Cependant, certains érudits en matière biblique affirment avec insistance qu’il y eut plusieurs villes du nom de Dan. Ils signalent la ville de Dan dont il est fait mention dans Deutéronome 34:2 et Dan-Jaan auquel se réfère II Samuel 24:6. On ne saurait écarter non plus la possibilité que la mention faite à Dan dans Genèse 14:14 soit due à l’erreur d’un copiste ou fût choisie de propos délibéré pour éviter l’ambiguïté. Quel que soit le cas qui ait pu se produire, nous n’avons ici aucune preuve que Moïse ne fut pas le rédacteur du livre de la Genèse.
Le chant de triomphe de Moïse, rapporté dans Exode, chapitre 15, racontant la victoire remportée sur les armées de Pharaon à la mer Rouge, est également considéré comme un anachronisme. Selon la moderne Interpreter’s Bible, il n’aurait pu être composé par Moïse parce qu’il parle de l’effet que la miraculeuse délivrance des Israélites et de la mort des soldats de Pharaon avait produit sur les habitants de la Philistie, les chefs d’Édom, les despotes de Moab et aussi parce qu’il fait mention du sanctuaire de Jéhovah. Tout cela, prétend-on, constitue des anachronismes et prouve que le cantique a dû être composé, non après qu’Israël eut traversé le désert, mais seulement après la construction du temple de Salomon et de son sanctuaire, et qu’il fut composé par celui qui s’imaginait à la place de Moïse et lui attribua ces paroles.
Mais il n’est pas nécessaire de conclure ainsi. Pendant son séjour de quarante années dans le pays de Madian, Moïse apprit sans doute beaucoup de choses sur les pays et peuples environnants, s’il ne les connaissait pas déjà pour en avoir entendu parler à la cour de Pharaon. De plus, le cantique met tout au futur, puisqu’il est, en réalité, une prophétie. Ces païens doivent entendre et entendront, l’effroi doit les saisir et les saisira, et Jéhovah introduira son peuple dans son sanctuaire. Tous ceux qui reconnaissent que Jéhovah Dieu dans le passé s’est servi de ses serviteurs pour prononcer des prophéties inspirées n’auront aucune difficulté à accepter le fait que Moïse écrivit réellement ce cantique.
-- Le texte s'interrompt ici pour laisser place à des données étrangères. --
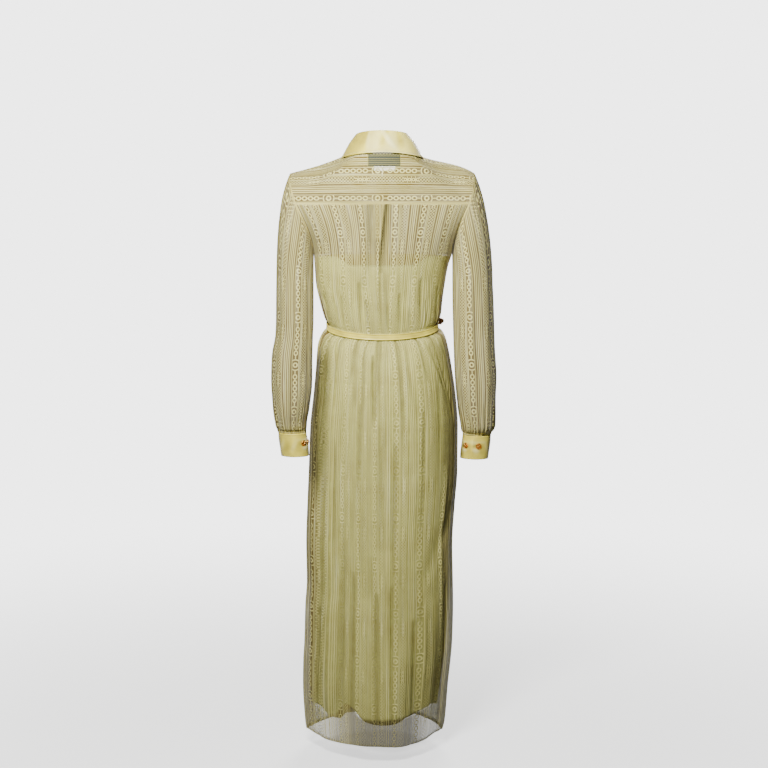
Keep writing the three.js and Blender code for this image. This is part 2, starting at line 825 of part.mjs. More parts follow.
function rowAtHeight(height) {
  return solve((row) => frontLine(0, row, 0).z - height, 0, bandTop);
}

for (let k = 1; k <= FRONT_BUTTON_COUNT; k++) {
  const row = rowAtHeight(-10 - FRONT_BUTTON_PITCH * k);
  const out = LACE + 2 * REST_GAP + (k === 1 ? 0.5 : 0.1);
  const upper = frontLine(0, min(row + 0.2, bandTop), 0);
  const slope = upper.sub(frontLine(0, row, 0));
  const normal = vec(0, -slope.z, slope.y).normalize();
  const point = frontLine(0, row, 0).addScaledVector(normal, out);
  add(`front_button_${k}`, place(button(5.5, 3), point, normal), gold);
}

// Collar and stand.

const collarColumns = 30;
const FRONT_OPENING = 1.2 * DEG;
const collarAngle = (i) => mix(-PI / 2 + FRONT_OPENING, 1.5 * PI - FRONT_OPENING, i / collarColumns);

// The top of the stand, above the neck seam.
function standTop(beta) {
  const seam = neckPoint(beta);
  const s = sin(beta);
  const rise = s > 0 ? mix(35.5, 31.3, s) : mix(35.5, 29, -s);
  return vec(60 * cos(beta), -6 + 56 * s, seam.z + rise);
}

const stand = new Cloth(collarColumns, 2, (i, j) => {
  const beta = collarAngle(i);
  const seam = neckPoint(beta);
  seam.z += REST_GAP + 0.2;
  return seam.lerp(standTop(beta), j / 2);
});
add("collar_stand", stand.geometry(SATIN), satin);

// The fall's lower edge, by the angle round the neck.
const COLLAR_FRONT = new THREE.CatmullRomCurve3(
  [vec(50, -111, -110), vec(81, -92, -78), vec(99, -53, -38), vec(100, -4, -20.8), vec(97, 24, -20)],
);

function collarEdge(beta) {
  const side = cos(beta) >= 0 ? 1 : -1;
  const s = sin(beta);
  if (s >= 0) return vec(100 * cos(beta), -4 + 84 * s, mix(-20.8, -17.5, s));
  const around = -Math.asin(clamp(s, -1, 1)) / (PI / 2);
  const p = COLLAR_FRONT.getPoint(0.75 * (1 - around));
  return vec(side * p.x, p.y, p.z);
}

const ROLL = [[-1, 0.6], [-0.8, 2.2], [0.6, 3.6], [3, 3.9], [5.2, 2]];

const fall = new Cloth(collarColumns, 8, (i, j) => {
  const beta = collarAngle(i);
  const top = standTop(beta);
  const outward = vec(cos(beta) / 60, sin(beta) / 56, 0).normalize();
  const [out, up] = ROLL[min(j, ROLL.length - 1)];
  const roll = top.clone().addScaledVector(outward, out).add(vec(0, 0, up));
  if (j < ROLL.length) return roll;
  const t = (j - ROLL.length + 1) / 4;
  const point = roll.lerp(collarEdge(beta), t);
  return point.addScaledVector(outward, 0.6 * sin(PI * t));
}, { flip: true });
add("collar", fall.geometry(SATIN), satin);

// Cuffs.

const CUFF_COLUMNS = 30;
const LAP_ANGLE = 50;

function cuffPoint(cuff, angle, t, radius) {
  const top = vec(...cuff.top);
  const middle = top.lerp(vec(...cuff.bottom), t);
  return middle.add(vec(radius * cos(angle * DEG), radius * sin(angle * DEG), 0));
}

function makeCuff(cuff) {
  // The band starts under the lap, goes once round and ends on top of its own start.
  const turn = cuff.side;
  const under = cuff.lapEnd - turn * LAP_ANGLE;
  return new Cloth(CUFF_COLUMNS, 2, (i, j) => {
    const travelled = ((360 + LAP_ANGLE) * i) / CUFF_COLUMNS;
    const lift = CUFF_LAP * smooth(300, 355, travelled);
    return cuffPoint(cuff, under + turn * travelled, j / 2, CUFF_RADIUS + lift);
  }, { flip: turn > 0 });
}

for (const [name, cuff] of [["left", LEFT_CUFF], ["right", RIGHT_CUFF]]) {
  add(`${name}_cuff`, makeCuff(cuff).geometry(CUFF_WALL), satin);
  cuff.buttons.forEach((angle, k) => {
    const lift = k === 0 ? CUFF_LAP : 0;
    const point = cuffPoint(cuff, angle, 0.42, CUFF_RADIUS + lift + REST_GAP + 0.3);
    const normal = vec(cos(angle * DEG), sin(angle * DEG), 0);
    add(`${name}_cuff_button_${k + 1}`, place(button(7.5, 5), point, normal), gold);
  });
}

// Belt and clasp.

const beltColumns = 56;

function beltPoint(angle, rise) {
  const front = smooth(0.55, 0.9, -sin(angle)) * (LACE + REST_GAP);
  return bodyPoint(angle, BELT_Z + rise, REST_GAP + BELT_WALL + front);
}

const belt = new Cloth(beltColumns, 1, (i, j) =>
  beltPoint((2 * PI * i) / beltColumns, (j - 0.5) * BELT_WIDTH), { closed: true });
add("belt", belt.geometry(BELT_WALL), satin);

// The clasp is a low four-sided dome with rounded corners.
function claspRing(width, height, z, lift) {
  return range(15, (k) => {
    const a = (2 * PI * (k + 0.5)) / 16;
    const round = (c) => Math.sign(c) * Math.pow(abs(c), 0.55);
    return vec((width / 2) * round(cos(a)), lift + (height / 2) * round(sin(a)), z);
  });
}

const CLASP_ANGLE = 188 * DEG;
const clasp = stack(
  [
    claspRing(22, 9, 0, 0), claspRing(28, 17, 6, 3), claspRing(20, 12, 11, 4),
    claspRing(8, 5, 14.5, 4),
  ],
  vec(0, 0, 0), vec(0, 4, 15),
);
const claspNormal = vec(cos(CLASP_ANGLE) / 133, sin(CLASP_ANGLE) / 96, 0).normalize();
const claspPoint = beltPoint(CLASP_ANGLE, 2).addScaledVector(claspNormal, REST_GAP);
add("belt_clasp", place(clasp, claspPoint, claspNormal), bronze);

// Slip under the skirt and bodice.

const slipColumns = 36;
const slipRows = [
  null, -1320, -1220, -1100, -970, -830, -700, -590, -500, -448, -436, -420, -395, -345,
];

function slipTop(angle) {
  const a = angle / DEG;
  const front = abs(((a - 270 + 540) % 360) - 180);
  const side = min(abs(a - 90), abs(a - 450));
  const behind = mix(-283, -262, smooth(26, 44, side));
  return mix(-258, behind, smooth(40, 72, front));
}

function slipPoint(angle, z, wave = 0) {
  const level = min(z, ARMPIT_Z);
  const ring = readTable(BODY, level);
  const above = max(z - ARMPIT_Z, 0);
  const inset = readTable(SLIP_INSET, z).inset + above * 0.3;
  const c = cos(angle);
  const s = sin(angle);
  const reach = c >= 0 ? ring.left : ring.right;
  const depth = s >= 0 ? ring.back : ring.front;
  const outward = vec(c / reach, s / depth, 0).normalize();
  const point = vec(reach * c, depth * flatten(s, z), z - ring.drop * s);
  return point.addScaledVector(outward, wave - inset);
}

const slip = new Cloth(slipColumns, slipRows.length, (i, j) => {
  const angle = (2 * PI * i) / slipColumns;
  if (j === slipRows.length) return slipPoint(angle, slipTop(angle));
  const z = j === 0 ? readTable(SLIP_HEM, angle / DEG).z : slipRows[j];
  const low = smooth(-1230, -1375, z);
  const wave = 5 * low * sin(8 * angle + 0.7) + 3 * low * sin(5 * angle);
  return slipPoint(angle, z, wave);
}, { closed: true });
add("slip", slip.geometry(LINING), lining);

// Labels inside the back yoke.

// A point on the inside of the yoke at a height and a distance from the middle.
function insideYoke(x, z, depth) {
  const heightAt = (u) => solve((v) => easedYoke(u, v).z - z, 0, 1);
  const u = solve((w) => easedYoke(w, heightAt(w)).x - x, 0.2, 0.8);
  const v = heightAt(u);
  const point = easedYoke(u, v);
  const across = easedYoke(u + 0.005, v).sub(easedYoke(u - 0.005, v));
  const up = easedYoke(u, min(v + 0.01, 1)).sub(easedYoke(u, v - 0.01));
  const outward = across.cross(up).normalize();
  return point.addScaledVector(outward, -depth);
}

function label(left, right, top, bottom, depth, thickness) {
  return new Cloth(6, 3, (i, j) =>
    insideYoke(mix(left, right, i / 6), mix(bottom, top, j / 3), depth)).geometry(thickness);
}

add("neck_label", label(33, -42, -20, -50, LACE + 0.5, 0.8), darkWeave);
add("size_tag", label(20, -31, -50.6, -61, LACE + 0.5, 0.6), whiteTape);

export default dress;
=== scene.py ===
import math

import bmesh
import bpy
import numpy as np
from bpy.props import FloatProperty, FloatVectorProperty, PointerProperty, StringProperty
from mathutils import Matrix, Vector


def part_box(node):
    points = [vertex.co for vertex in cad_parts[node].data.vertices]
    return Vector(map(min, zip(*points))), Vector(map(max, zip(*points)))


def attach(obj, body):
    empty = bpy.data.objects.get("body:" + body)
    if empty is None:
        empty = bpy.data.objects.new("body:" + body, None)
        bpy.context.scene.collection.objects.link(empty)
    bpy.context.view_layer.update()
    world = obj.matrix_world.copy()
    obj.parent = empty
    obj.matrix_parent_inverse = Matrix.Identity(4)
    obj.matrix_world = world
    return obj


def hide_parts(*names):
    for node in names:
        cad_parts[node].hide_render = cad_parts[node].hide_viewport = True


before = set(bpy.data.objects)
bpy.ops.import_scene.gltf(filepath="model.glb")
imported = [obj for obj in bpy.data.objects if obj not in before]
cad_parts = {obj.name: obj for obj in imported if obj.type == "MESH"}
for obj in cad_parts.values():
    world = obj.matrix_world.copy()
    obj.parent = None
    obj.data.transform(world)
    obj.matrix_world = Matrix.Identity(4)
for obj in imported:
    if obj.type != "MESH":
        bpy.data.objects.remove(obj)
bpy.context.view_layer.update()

bl_info = {
    "name": "Lace shirt dress",
    "version": (1, 0, 0),
    "blender": (4, 5, 0),
    "location": "3D View > Sidebar > Shirt dress",
    "description": "Sews a striped lace shirt dress with satin trims over a plain slip",
    "category": "Object",
}

MM = 0.001
DEG = math.pi / 180

# Heights of the dress in millimetres; the origin is the back neck seam.
ARMPIT_Z = -256
HEM_Z = -1435
YOKE_Z = -139
BELT_Z = -428
FLOOR_Z = -1.475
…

Les critiques de la Bible citent Genèse 36:31 comme un autre exemple d’anachronisme manifeste. Écrit plus de quatre cents ans avant qu’il y eût des rois en Israël, ce texte déclare : “ Voici les rois qui ont régné dans le pays d’Édom, avant qu’un roi régnât sur les enfants d’Israël. ” Cependant, si l’on raisonne quelque peu, on verra que Moïse a fort bien pu faire cette déclaration même si, à l’époque, il n’y avait pas de rois en Israël. Comment cela ? Moïse connaissait la promesse de Jéhovah à Abraham : “ Des rois sortiront de toi ”. De plus, Moïse lui-même avait prédit que son peuple, après son entrée dans le pays de Canaan, demanderait qu’un roi régnât sur lui. Il donna aux Israélites des instructions concernant celui qui pouvait ou ne pouvait pas être choisi et ce qu’un tel roi devait faire (Gen. 17:6 ; Deut. 17:14-20). Ici encore les critiques ont la bouche fermée du fait qu’il est possible que ce texte soit une interpolation, car une déclaration presque identique se trouve dans I Chroniques 1:43 qui rapporte le même récit généalogique.
Un soi-disant anachronisme se trouve encore dans Exode 16:35 où nous lisons : “ Les enfants d’Israël mangèrent la manne pendant quarante ans, jusqu’à leur arrivée dans un pays habité ; ils mangèrent la manne jusqu’à leur arrivée aux frontières du pays de Canaan. ” En effet, il est peu probable que Moïse consignât ces paroles au moment où il écrivit le récit original relatant le don de la manne aux Israélites, mais qui pourrait démontrer qu’il n’a pas ajouté lui-même ces mots à la fin des quarante années de pérégrinations dans le désert, quand il se trouvait à la frontière du pays de Canaan, sachant que son peuple ne mangerait plus la manne par la suite ? Que ces paroles aient été ajoutées par lui ou par un autre, on ne peut certainement pas les utiliser pour affirmer que le livre de l’Exode ne fut pas écrit entièrement par Moïse.
Les conclusions des livres du Deutéronome et de Josué ont été appelées anachronismes parce qu’elles parlent de la mort de leurs écrivains respectifs. Mais on adoptera une position bien plus raisonnable en admettant que ces post-scriptum furent providentiellement ajoutés pour compléter le récit de leurs auteurs et ne prouvent nullement que les livres eux-mêmes ne furent pas écrits par Moïse et Josué. De tels faibles arguments démontrent simplement le manque d’objectivité des critiques de la Bible.
Si nous lisons la Bible dans le but de la critiquer, de découvrir une quelconque excuse pour ne pas l’accepter comme la Parole de Dieu et notre guide, nous trouverons, apparemment, ce que nous recherchons. Mais si nous recherchons la vérité sans parti pris, nous la trouverons et nous ne serons pas ébranlés par de prétendus anachronismes. Assurément l’abondance des preuves à l’appui de l’authenticité de la Bible ne peut être écartée sur la base de faibles arguments tels que les prétendus anachronismes.